The Bombay High Court has held that an employee cannot be deprived of pension benefits merely because the employer failed to maintain or produce statutory records required for verification. The Bench allowed a writ petition filed by a retired pharmacist challenging rejection of his claim for pension on higher wages under the Employees’ Pension Scheme, 1995.

The Court held that technical lapses in records cannot defeat genuine pension claims, as pension is a welfare measure meant to ensure post-retirement security and must be interpreted to advance its purpose and that an employee has a very limited role.

Justice Amit Borkar observed, “The employee’s role is limited. He works, earns wages, and contribution is deducted. He does not maintain statutory returns. That responsibility lies with the employer. If the employer has failed in maintaining records or producing them, then the consequence cannot be shifted upon the employee. Otherwise, it would result in denial of benefit to a person who has no control over such records. Such an approach would be unjust. Pension is not a matter of favour. It is a benefit earned through long years of service…They recognise that technical deficiencies on the part of the employer or record-keeping authority should not defeat a legitimate claim of an employee. Pension schemes are welfare measures. They are intended to provide financial support after retirement. Therefore, they must be applied in a manner that advances the object and not defeats it. A person who has worked for several decades and contributed regularly cannot be denied benefit because of gaps in official records”.
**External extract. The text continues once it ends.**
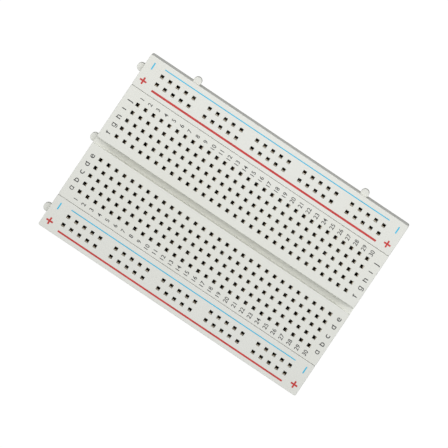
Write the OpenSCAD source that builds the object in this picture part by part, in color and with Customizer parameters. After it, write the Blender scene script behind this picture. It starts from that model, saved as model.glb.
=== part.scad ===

“…this Court is satisfied that the impugned order suffers from a serious error in approach. It proceeds on the assumption that absence of certain employer-side records is fatal. It overlooks the material placed by the petitioner and the admissions made by the employer. The petitioner has done whatever was possible for him to do. The remaining gap is on the side of the employer and the authority. That gap cannot extinguish the petitioner’s entitlement”.

Advocate Satyam Surana appeared for the petitioner and Advocate Payoja Gandhi appeared for the respondent.
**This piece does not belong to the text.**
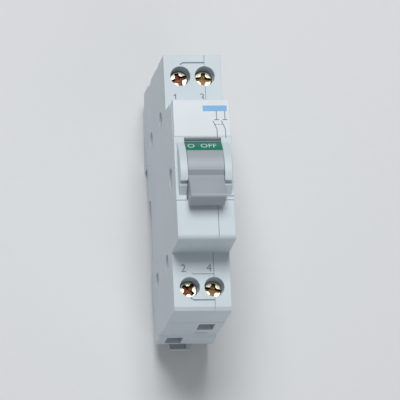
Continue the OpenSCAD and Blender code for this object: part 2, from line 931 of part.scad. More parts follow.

The petitioner, who served for nearly 37 years with Haffkine Bio-Pharmaceutical Corporation Limited, retired in January 31, 2024 after continuous service. Following the Supreme Court’s directions permitting eligible employees to opt for pension on actual wages, he applied for higher pension through the Employees’ Provident Fund Organisation (EPFO).

His application, however, was rejected by the EPFO in March 28, 2025 on the ground that Form 6A and certain monthly challans were not available, making verification of higher wage contributions impossible.

The employee approached the High Court contending that maintenance of such statutory records was the employer’s responsibility and that he could not be penalised for their absence.

The High Court found the EPFO’s approach to be unduly rigid and legally unsustainable, observing that Form 6A is a statutory record maintained by the employer and an employee ordinarily has no access or control over such documents.

Noting the factual background, the Bench noted, “The petitioner has served respondent No.2 for about 37 years. It is not in dispute that he was a regular employee, that provident fund contributions were deducted from his wages during service, and that he applied for pension on higher wages after the directions of the Supreme Court in the case of Employees’ Provident Fund Organisation and Others v. Sunil Kumar B. and Others. The rejection is founded mainly on non-production of Form 6A and monthly challans. Therefore, the real question is not whether the petitioner served long enough or whether he made the joint option application. The real question is whether his claim can be defeated only because some employer side records were not produced in the form demanded by respondent No.1”.

“This Court finds itself unable to accept the stand taken by respondent No.1 in the inflexible manner in which it has been adopted. The approach appears to proceed on a narrow reading of record requirements without considering the practical position of the employee. Form 6A is a statutory record which is required to be maintained and submitted by the employer. It remains within the control and custody of the establishment. An employee has neither access to such record in ordinary course nor any authority to maintain or preserve it. Therefore, expecting the petitioner to produce such document is not in consonance with the scheme of the statute. It must be seen that the petitioner has placed on record that he was continuously in service, that deductions towards provident fund were made from his wages, and that his membership with the EPF Organisation was active throughout. He has also exercised the joint option within time and submitted the available documents. Once these foundational facts are shown, the authority was required to consider the claim in a reasonable and practical manner. The law relating to pension is not meant to create hurdles. It is intended to secure a post-retirement benefit. If the interpretation of the scheme results in denial to a genuine employee only because of missing employer records, then such interpretation cannot be accepted”, the Bench noted further.

The Court noted that the petitioner had placed sufficient material on record, including EPF account statements, Form 3A contribution details, certified joint option forms, and evidence of continuous service and deductions.

Cause Title: Kiran Rajaram Jadhav v. The Employees Provident Fund Organisation (EPFO) & Anr. [Neutral Citation: 2026:BHC-AS:14389]

Appearances:

Petitioner: Satyam Surana, Advocate.

Respondent: Payoja Gandhi, N.R. Patankar, Prabhakar M. Jadhav, Tanaya Patankar, Advocates.